Hayatlarında bir gün ülke sınırı beklememiş olan, halkının açlık ve yoksulluğunu yüreklerinde hissetmeyen, Anadolu"nun bir köyünde bir yer sofrasında karnını doyurmamış entel-dantel takımı, tumturaklı laflar düzerek ülkesi için canını ve kanını dökmeye hazır vatan evlatlarına sövmeyi marifet sayıyorlar. Bu tavırları, küçük burjuva bencilliği ve körlüğü ile rahatça açıklayabiliriz. 

Bu sorumsuz entel-dantel takımı, lüks villalarında öğleden sonra güne merhaba deyip kahvaltılarında salam, sosis, jambon, edam peyniri yiyerek kivi ya da portakal suyu içen, akşam yemeklerinde pahalı Fransız şarapları tadan, paketi asgari ücretten pahalı olan Küba purosu tüttürmeyi seven, lüks otellerde beleşe kalmaktan çok hoşlanan küçük burjuva radikalleridir.  

Onlar ki, hayatlarında ülkeleri için, halkları için, vatanları için ve insanlık için hiçbir şey yapmadıkları gibi, iş konuşmaya gelince mangalda kül bırakmayan kiralık kalemşorlardır.

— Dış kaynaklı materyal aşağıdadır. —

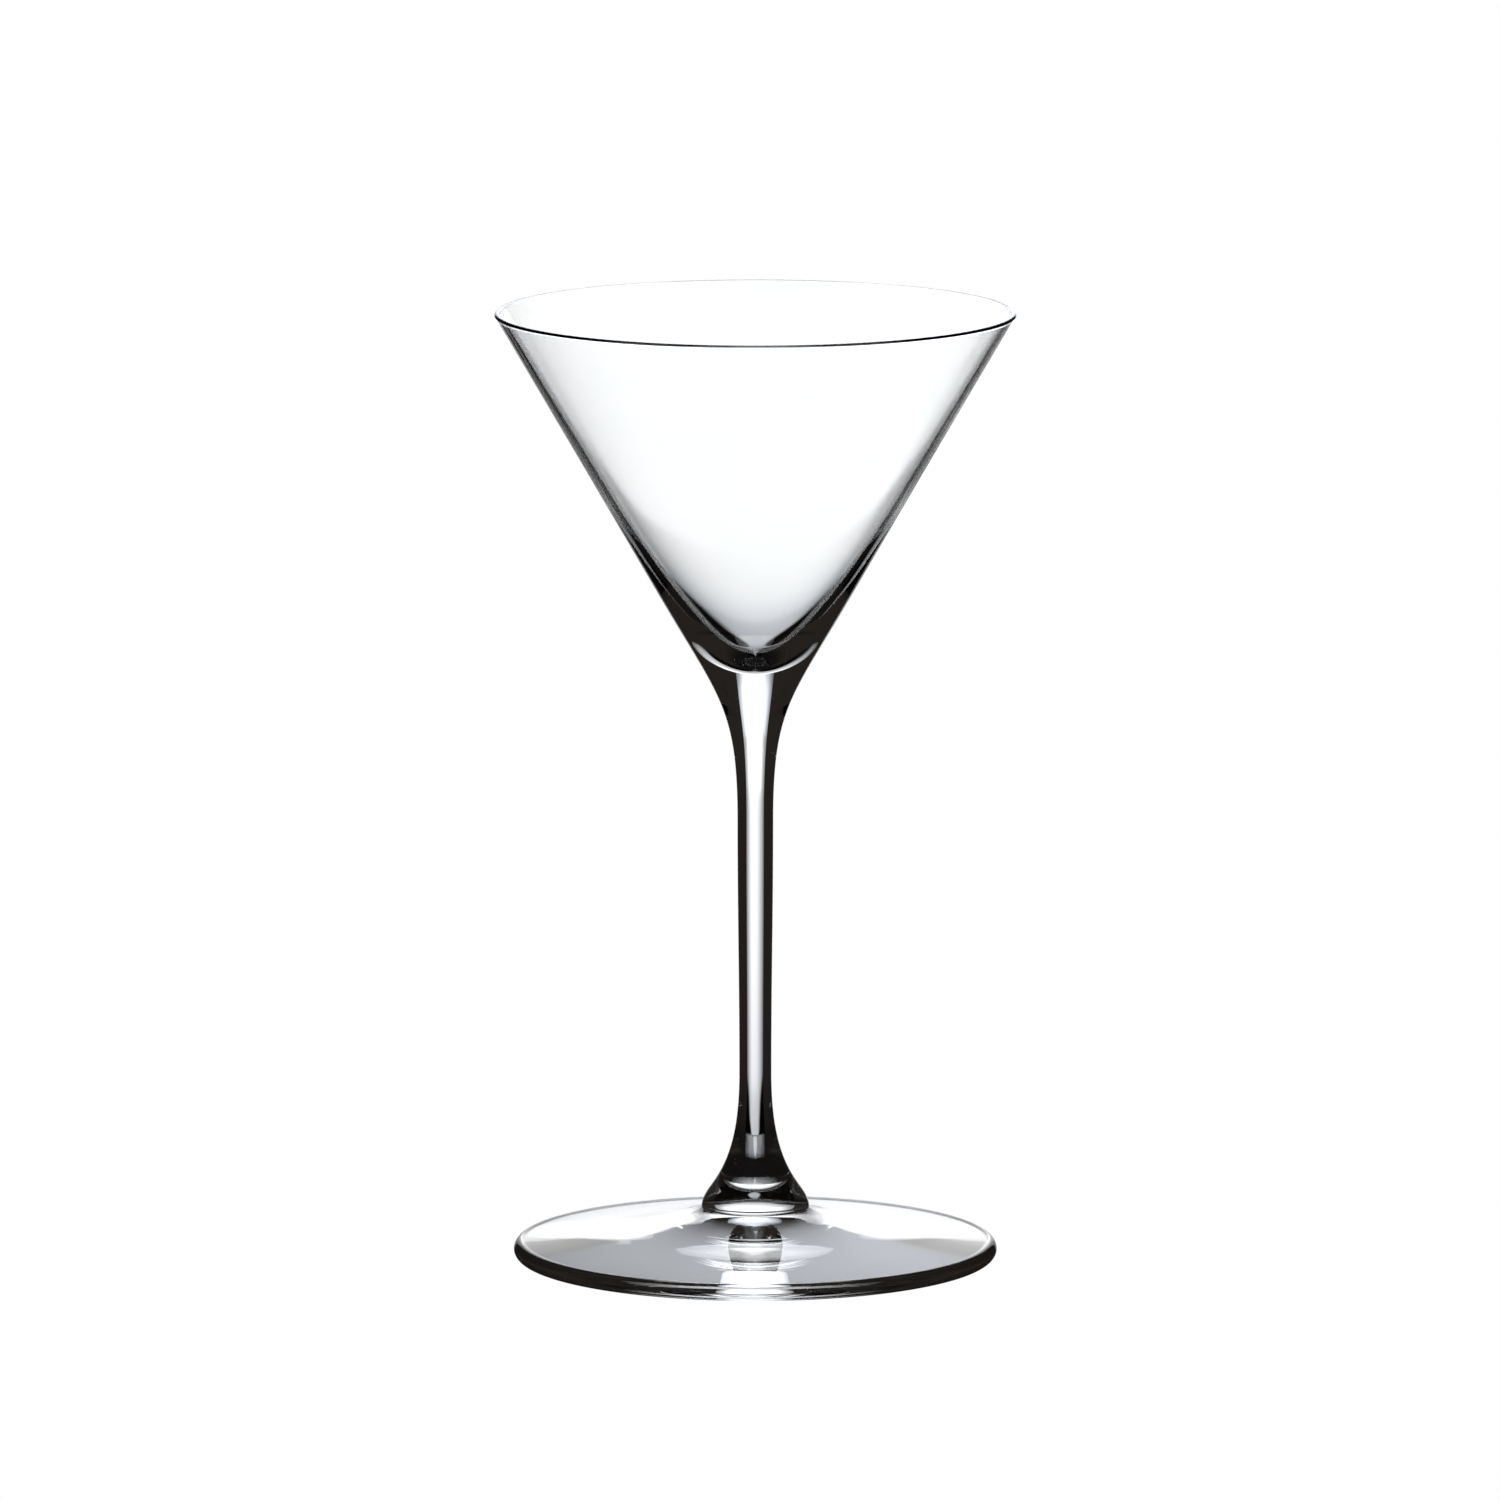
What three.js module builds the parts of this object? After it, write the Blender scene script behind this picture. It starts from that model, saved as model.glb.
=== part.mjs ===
// A stemmed martini glass, blown and drawn from clear crystal: a conical bowl, a drawn stem
// and a pressed foot, each its own solid of revolution about the +Z axis. The three were
// joined hot, so they meet face to face on two flat welds. Millimetres, +Z up, with the
// origin at the centre of the face that the foot rests on.
import * as THREE from 'three';

// Overall sizes
const HEIGHT = 160;
const RIM_RADIUS = 43.5;
const FOOT_RADIUS = 40.59;
const SEGMENTS = 64; // round the axis; a multiple of four, so both widths are the true diameter

// Bowl: a straight cone outside, with a wall that thickens downwards to a round well
const CONE_SLOPE = Math.tan(THREE.MathUtils.degToRad(30)); // radius gained for each mm of height
const RIM_WALL = 0.9;
const CONE_END_HEIGHT = 112.2; // where the cone starts to draw in to the stem
const CONE_END_RADIUS = 16.02;
const WELL_HEIGHT = 101.2; // lowest point inside
const WELL_HANDLE = 5.3; // how far the round well runs out before it turns up the wall
const WALL_TURN_HEIGHT = 128.5; // above this the inside is straight
const WALL_TURN_RADIUS = 23.78;
const WALL_TURN_HANDLE = 23;

// Stem: a long flare under the bowl, a waisted shank, and a short flare onto the foot
const SHANK_TOP_HEIGHT = 74.1;
const SHANK_TOP_RADIUS = 3;
const WAIST_HEIGHT = 31.4;
const WAIST_RADIUS = 2.69;
const UPPER_FLARE_HANDLES = [20.1, 19.3];
const SHANK_HANDLES = [16, 16];
const LOWER_FLARE_END_HEIGHT = 12;
const LOWER_FLARE_END_RADIUS = 7.56;
const LOWER_FLARE_SLOPE = -0.739;
const LOWER_FLARE_HANDLES = [11.1, 4.45];
const FOOT_WELD_HEIGHT = 8.5;
const FOOT_WELD_RADIUS = 9.05;
const LIP_HANDLE = [0.05, 1.3]; // the flare's round lip leaves the weld almost upright
const LIP_END_HANDLE = 1;
const BOWL_WELD_STEP = 4; // the weld under the bowl lies at this point of the upper flare

// Foot: a shallow cone with a fire-polished edge, hollowed a little underneath. It rests on
// the flat ring from REST_INNER_RADIUS out to the start of the edge's rounding
const EDGE_RADIUS = 1.48;
const TOP_END_RADIUS = 38.6;
const TOP_END_HEIGHT = 2.8;
const NECK_HANDLE = [5, -2.8];
const TOP_HANDLE = [-13, 1.9];
const REST_INNER_RADIUS = 36;
const HOLLOW_HEIGHT = 3;
const HOLLOW_HANDLES = [7.5, 15];

const UPPER_FLARE_STEPS = 10;
const SHANK_STEPS = 4;
const LOWER_FLARE_STEPS = 7;
const WELL_STEPS = 8;
const ROUND_STEPS = 4;
const FOOT_STEPS = 6;

const point = (radius, height) => new THREE.Vector2(radius, height);

// A smooth stretch of outline between two points, leaving and arriving along its handles
function stretch(start, startHandle, end, endHandle, steps) {
  const first = start.clone().add(startHandle);
  const second = end.clone().add(endHandle);
  return new THREE.CubicBezierCurve(start, first, second, end).getPoints(steps);
}

// A round stretch about a centre, between two angles in degrees from the outward direction
function arc(centre, radius, from, to, steps) {
  const points = [];
  for (let i = 0; i <= steps; i += 1) {
    const angle = THREE.MathUtils.degToRad(from + ((to - from) * i) / steps);
    const across = radius * Math.cos(angle);
    const up = radius * Math.sin(angle);
    points.push(point(centre.x + across, centre.y + up));
  }
  return points;
}

// Outline points in order, with any that repeats the one before it left out
function joined(...stretches) {
  const points = [];
  for (const next of stretches.flat()) {
    if (points.length === 0 || points[points.length - 1].distanceTo(next) > 1e-6) {
      points.push(next);
    }
  }
  return points;
}

function along(slope, length) {
  return point(slope, 1).setLength(length);
}

function upperFlare() {
  return stretch(
    point(CONE_END_RADIUS, CONE_END_HEIGHT),
    along(CONE_SLOPE, UPPER_FLARE_HANDLES[0]).negate(),
    point(SHANK_TOP_RADIUS, SHANK_TOP_HEIGHT),
    point(0, UPPER_FLARE_HANDLES[1]),
    UPPER_FLARE_STEPS,
  );
}

// From the axis at the weld, up the outside, over the fire-polished rim and down into the well
function bowlOutline() {
  const flare = upperFlare().slice(0, BOWL_WELD_STEP + 1).reverse();
  const weldCentre = point(0, flare[0].y);
  const lipRadius = RIM_WALL / 2;
  const lipCentre = point(RIM_RADIUS - lipRadius, HEIGHT - lipRadius);
  const lip = arc(lipCentre, lipRadius, 0, 180, ROUND_STEPS);
  const wall = stretch(
    point(WALL_TURN_RADIUS, WALL_TURN_HEIGHT),
    along(innerSlope(lip), WALL_TURN_HANDLE).negate(),
    point(0, WELL_HEIGHT),
    point(WELL_HANDLE, 0),
    WELL_STEPS,
  );
  return joined([weldCentre], flare, lip, wall);
}

// Slope of the straight inside wall, from its turn up to the inner edge of the rim
function innerSlope(lip) {
  const innerEdge = lip[lip.length - 1];
  return (innerEdge.x - WALL_TURN_RADIUS) / (innerEdge.y - WALL_TURN_HEIGHT);
}

// From the axis at the foot weld, up the lower flare, shank and upper flare to the bowl weld
function stemOutline() {
  const flareEnd = point(LOWER_FLARE_END_RADIUS, LOWER_FLARE_END_HEIGHT);
  const lip = stretch(
    point(FOOT_WELD_RADIUS, FOOT_WELD_HEIGHT),
    point(...LIP_HANDLE),
    flareEnd,
    along(LOWER_FLARE_SLOPE, LIP_END_HANDLE).negate(),
    ROUND_STEPS,
  );
  const lowerFlare = stretch(
    flareEnd,
    along(LOWER_FLARE_SLOPE, LOWER_FLARE_HANDLES[1]),
    point(WAIST_RADIUS, WAIST_HEIGHT),
    point(0, -LOWER_FLARE_HANDLES[0]),
    LOWER_FLARE_STEPS,
  );
  const shank = stretch(
    point(WAIST_RADIUS, WAIST_HEIGHT),
    point(0, SHANK_HANDLES[0]),
    point(SHANK_TOP_RADIUS, SHANK_TOP_HEIGHT),
    point(0, -SHANK_HANDLES[1]),
    SHANK_STEPS,
  );
  const flare = upperFlare().slice(BOWL_WELD_STEP).reverse();
  const weldCentre = point(0, flare[flare.length - 1].y);
  return joined([point(0, FOOT_WELD_HEIGHT)], lip, lowerFlare, shank, flare, [weldCentre]);
}

// From the axis in the hollow underneath, over the edge and up the top to the weld
function footOutline() {
  const edgeCentre = point(FOOT_RADIUS - EDGE_RADIUS, EDGE_RADIUS);
  const hollow = stretch(
    point(0, HOLLOW_HEIGHT),
    point(HOLLOW_HANDLES[0], 0),
    point(REST_INNER_RADIUS, 0),
    point(-HOLLOW_HANDLES[1], 0),
    FOOT_STEPS,
  );
  const edge = arc(edgeCentre, EDGE_RADIUS, -90, 90, 2 * ROUND_STEPS);
  const top = stretch(
    point(TOP_END_RADIUS, TOP_END_HEIGHT),
    point(...TOP_HANDLE),
    point(FOOT_WELD_RADIUS, FOOT_WELD_HEIGHT),
    point(...NECK_HANDLE),
    FOOT_STEPS,
  );
  return joined(hollow, edge, top, [point(0, FOOT_WELD_HEIGHT)]);
}

function glassMaterial() {
  return new THREE.MeshStandardMaterial({
    color: 0xf4f7f8,
    roughness: 0.03,
    metalness: 0,
    transparent: true,
    opacity: 0.35,
  });
}

// A lathe turns its outline about Y, so the solid is stood up to turn about Z
function turned(name, outline) {
  const geometry = new THREE.LatheGeometry(outline, SEGMENTS);
  geometry.rotateX(Math.PI / 2);
  const mesh = new THREE.Mesh(geometry, glassMaterial());
  mesh.name = name;
  return mesh;
}

const glass = new THREE.Group();
glass.add(
  turned('bowl', bowlOutline()),
  turned('stem', stemOutline()),
  turned('foot', footOutline()),
);

export default glass;
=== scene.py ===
"""A stemmed martini glass in clear crystal, as a Blender add-on that is run as a script.

The glass is three gathers that were joined hot: a blown conical bowl, a drawn stem and a
pressed foot. Each is turned from its outline by one Geometry Nodes tree. The stage lights
it as a bright field: a white card straight behind the glass and dark round it, which is
what draws clear glass in black lines. Metres, +Z up, in the frame of the CAD model.
"""

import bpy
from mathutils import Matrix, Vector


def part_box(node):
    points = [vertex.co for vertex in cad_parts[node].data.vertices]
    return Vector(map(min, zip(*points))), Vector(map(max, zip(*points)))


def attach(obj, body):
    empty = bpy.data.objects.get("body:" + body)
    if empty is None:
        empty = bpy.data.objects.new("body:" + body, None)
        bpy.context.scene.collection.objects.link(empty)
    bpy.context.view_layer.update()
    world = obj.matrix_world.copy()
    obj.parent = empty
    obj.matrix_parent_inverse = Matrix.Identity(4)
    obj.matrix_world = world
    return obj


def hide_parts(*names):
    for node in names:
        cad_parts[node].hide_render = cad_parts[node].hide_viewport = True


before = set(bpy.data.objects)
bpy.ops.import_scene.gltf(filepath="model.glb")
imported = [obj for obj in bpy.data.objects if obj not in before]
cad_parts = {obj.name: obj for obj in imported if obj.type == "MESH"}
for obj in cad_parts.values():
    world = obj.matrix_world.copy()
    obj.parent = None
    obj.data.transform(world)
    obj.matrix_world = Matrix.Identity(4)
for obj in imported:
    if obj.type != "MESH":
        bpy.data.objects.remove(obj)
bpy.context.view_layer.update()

import math

import bpy
from bpy.props import FloatProperty, FloatVectorProperty, IntProperty, PointerProperty
from mathutils import Vector

bl_info = {
    "name": "Martini Glass",
    "version": (1, 0, 0),
    "blender": (4, 5, 0),
    "location": "3D View > Sidebar > Martini Glass",
    "description": "Makes a stemmed martini glass in clear crystal and a bright-field stage",
    "category": "Add Mesh",
}

MM = 0.001
BOWL_LOW, BOWL_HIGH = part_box("bowl")
STEM_LOW, STEM_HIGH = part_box("stem")
FOOT_LOW, FOOT_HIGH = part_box("foot")

CONE_SLOPE = math.tan(math.radians(30.0))  # radius gained for each metre of height
SIGHT_HEIGHT = 86.2 * MM  # where the line of sight meets the glass's axis
LOWER_FLARE_SLOPE = -0.739  # radius gained for each metre of height where the flare ends
LIP_LEAN = 0.05 * MM  # how far the stem's round lip leans out as it leaves the weld
TOP_END_HANDLE = (-13 * MM, 1.9 * MM)  # how the foot's top leaves its edge
TOP_WELD_HANDLE = (5 * MM, -2.8 * MM)  # and how it reaches the weld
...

Bir dönem sağcı olup muhafazakar değerlerden söz ederler, bir sonraki dönemde solcu olup "dağlara gel dağlara " şarkıları ile viski yudumlarlar, bir dahaki dönemde ise dinci olup başörtüsünü savunurlar. Bu küçük burjuva döneklerinden ülkeye, halka ve insanlığa zerre kadar yarar gelmez. Onlar, üretimden ve samimiyetten nasibini alamayan çarkçı başılarıdırlar. Para kokusu neredeyse oraya doğru çark ederler.   

Bu kabiliyetsiz, sorumsuz ve güvenilmez entel-dantel takımını yemleyenler de bir sonraki dönemde onların sövgülerinden nasibini alacaklardır. Bu değersiz, yararsız ve yozlaşmış küçük burjuva dönekleri, her dönemde işbirlikçi ve boyalı medyanın köşe başlarını tutarlar. Bunu da hiç anlamış değilim.  

Onurlu ve egemenliğinden ödün vermemek kararlılığında olan halkların düşmanı olan entel-dantellerin "aydın" olarak nitelendirmesi, asla ve asla söz konusu olmamalıdır. Onlar, olsa olsa taraf olabilirler ki, onların tarafı, güçlünün ve haksızın yönündedir. 

Bir ülkenin gerçek aydınları, bu halk düşmanı küçük burjuva dönmelerine karşı hiç prim vermemeli, bunları aralarında barındırmamalı ve asla onlara değer vermemelidirler. Aydın olmak, aydınlatmaktan gelir. Akşamları küçük burjuva gömleklerini giyip gündüzleri demokrasi ve halk dalkavukluğu yapan bu entel-dantellerin isimlerini saymaya kalksak, birkaç ciltlik kitap yazmamız gerekir. 

Bu yazıdan alınacakların, gidip aynaya bakarak birkaç kez yıkanmalarını ve Ramazan ayı nedeniyle günahlarını affettirebilmek için susma haklarını ebediyen kullanmalarını öğütlüyorum. Bu şahsiyetsizlerin vatan bekçisi kahraman Mehmetçikler ve komutanlarına ağızlarını açıp söyleyebilecekleri tek bir cümle olmamalıdır.